While the band was trying to perform one of their wistful ballads “Lake House,” a in-house radio came over the loudspeaker interrupting the music. One of the voices asked another to bring something to the stage and another replied to the effect of “blah blah blah motherf**ker.” Unphased, Of Monsters and Men just paused, apologized for something that obviously had nothing to do with them (how sweet), and said they were going to start again.
The audience was empathetic cheering them on. During round two, the band incited the audience to clap along and it seemed almost fateful that after that technological snafu, the whole audience was riveted to the somewhat shy band and on their side for the rest of the set. Never did a trumpet sound so vindicated, especially as it lead the band into their radio hit “Little Talks.” Unfortunately, the band had sound continuous sound trouble with the walkie-talkie noise continuing, with apparently somebody grabbing “vodka from the green room.” When they sang the hey, it sounded like shrieking.
“Somebody’s playing tricks on me my dear,” sings the band in that song. Not very nice ones, but ones the band took in stride. When they sang “don’t listen to a word I say, the screams all sound the same,” it was like they were singing about the screams across the loudspeaker that interrupted their near perfect show.
To judge Alex Clare on just “Too Close,” is to do the amazing British musician a disservice. Although his album is partially produced by Diplo, the eclectic singer-songwriter is all bittersweet blues, funky feeling, and beautiful soul with a voice as resonant as Donny Hathaway’s. If you haven’t checked out The Lateness of the Hour, it’s time you do so.
The house light went dark and Clare started with a James Bond-worthy entrance, lights of green and red washing out his face, spotlights swimming through the crowd, his voice the only beacon as he sung the gorgeous “Relax My Beloved.”
The strictly-Jewish Clare reminded the crowd that it’s also Hannukkah before doing his melodic, deep-seated crooner “Hummingbird” and the frenetic, hip-swayer “Treading Water.” Mixing it up from his jazzy interludes, Clare did a soul-infused dubstep version of Prince’s “When Doves Cry,” adding a whole new dynamic to the classic song. When Prince sang his version, there was an air of cool insouciance about the whole affair, but Clare’s plaintive voice gives the song more intimacy. After doing “Where Is The Heart,” Clare asked the audience if they were “ready to jump around like nutters” to his Jamaican reggae-infused dance tune “Up All Night” that got the whole pit skankin’ and groovin’.
After comments around me that “Up All Night” was the best song yet, Clare dropped the beat and got even heavier. Swathed in rich colors of red, the band continued to do a funky, dub version of the song complete with exaggerated snare drum, what sounded like cracklin’ thunderstorms in the background, and a bouncing siren wail.
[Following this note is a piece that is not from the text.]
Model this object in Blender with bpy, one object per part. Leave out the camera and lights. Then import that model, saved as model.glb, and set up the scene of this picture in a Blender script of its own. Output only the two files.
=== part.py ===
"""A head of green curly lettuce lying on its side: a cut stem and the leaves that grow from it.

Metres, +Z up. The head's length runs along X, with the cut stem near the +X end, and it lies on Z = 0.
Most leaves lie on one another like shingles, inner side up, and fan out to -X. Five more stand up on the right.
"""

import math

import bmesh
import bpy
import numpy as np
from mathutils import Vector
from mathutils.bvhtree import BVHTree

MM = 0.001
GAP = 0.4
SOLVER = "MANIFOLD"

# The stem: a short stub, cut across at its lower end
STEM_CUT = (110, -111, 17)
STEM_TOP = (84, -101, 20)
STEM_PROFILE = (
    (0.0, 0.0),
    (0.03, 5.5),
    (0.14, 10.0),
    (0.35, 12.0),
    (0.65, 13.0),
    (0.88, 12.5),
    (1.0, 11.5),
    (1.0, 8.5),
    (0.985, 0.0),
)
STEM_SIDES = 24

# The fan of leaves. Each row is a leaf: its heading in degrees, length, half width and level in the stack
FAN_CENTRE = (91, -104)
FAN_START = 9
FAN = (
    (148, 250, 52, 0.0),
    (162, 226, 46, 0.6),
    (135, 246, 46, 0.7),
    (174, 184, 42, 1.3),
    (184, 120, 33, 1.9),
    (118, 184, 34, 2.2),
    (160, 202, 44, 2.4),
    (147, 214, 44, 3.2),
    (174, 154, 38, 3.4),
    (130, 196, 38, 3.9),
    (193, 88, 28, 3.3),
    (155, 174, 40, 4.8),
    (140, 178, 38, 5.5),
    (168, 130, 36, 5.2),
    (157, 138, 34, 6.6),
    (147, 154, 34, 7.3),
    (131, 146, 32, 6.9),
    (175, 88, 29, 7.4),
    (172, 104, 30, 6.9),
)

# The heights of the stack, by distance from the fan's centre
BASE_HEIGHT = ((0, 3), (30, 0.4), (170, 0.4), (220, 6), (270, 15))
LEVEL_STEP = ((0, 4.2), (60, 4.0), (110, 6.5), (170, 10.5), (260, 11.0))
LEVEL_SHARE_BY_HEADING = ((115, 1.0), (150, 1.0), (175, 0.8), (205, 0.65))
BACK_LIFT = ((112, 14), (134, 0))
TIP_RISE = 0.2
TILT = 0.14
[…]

Feeding off the drums of that song, Clare went into internationally-famous genre-hopping masterpiece, “Too Close.” Just a quick observation, what’s that bobble head hand combo motion that people do to dubstep? Like their maneuvering a puppet. It needs a name, because virtually 80% of the audience was doing it while they chanted along to “Too Close.” We got one of the biggest ending ovations out of all the bands that performed so far.
Night Two started with a bang. Literally. Imagine Dragons came onto stage with an unprecedented amount of energy for an opening bang, wielding their giant taiko style drum and with the imagery for their current album Night Visions behind them. “Merry Christmas,” screamed the band before their first song “Round and Round.” Blazing bright red, Imagine Dragons then went into their volcanic, libidinous “Radioactive,” a rabble-rousing swoonfest of drums, vicious guitar riffs from the uber-talented Wayne Sermon, and literal shirt ripping from lead singer Dan Reynolds. Gradually, over the course of the set, Dan’s t-shirt became as defaced as sordid, drunken night with a cat.
With unbounding energy, the alt-rock new wave revivalists, lead the audience into a sing-a-long with “Tiptoe” inciting them to sing “nobody else can take me higher” almost like a war call to the rest of the bands that night. “I gotta say it’s so beautiful looking out. There’s all these lights, I don’t know if you can see them.” Reynolds was talking about the sea of blinking bracelets, that’s made the audience looks like pulsating constellations, a whole cosmos of new fans being born that night.
Reynolds noted that by the industry’s terms, they are young band, but when the performed their amazingly-vibrant, almost African-style “Rocks,” they sounded like seasoned musical superstars. Only their awestruck demeanour and constant energy belied their youth. Pausing to take a couple deep breaths, Reynolds smiled shyly noting, “We’re trying to give you as much as we can in the time that we have, so we’re a little out of breath. So let’s go.”
The timing was perfect for their radio-hit “It’s Time,” which brought the audience up to their feet and chanting along. Many people compare Imagine Dragons to the Killers, but their sound has a more primal, eclectic, like Walk The Moon before them, they channel Adam Ant, The Creatures, and even a more powerful rock version of Vampire Weekend.
Ending the set with their “Nothing Left To Say,” it’s true. There’s nothing left to say about Imagine Dragons. We’re calling it; they are the next big thing.
Were you naughty or nice at last night’s KROQ’s Almost Acoustic Christmas? We were very, very naughty. Check out the full recap here.
But we’re back again for more. Because when it comes to rock ‘n roll, we can’t stop, won’t stop. And that’s why you love is. As Imagine Dragons says, “Don’t you understand? I’m never changing who I am.”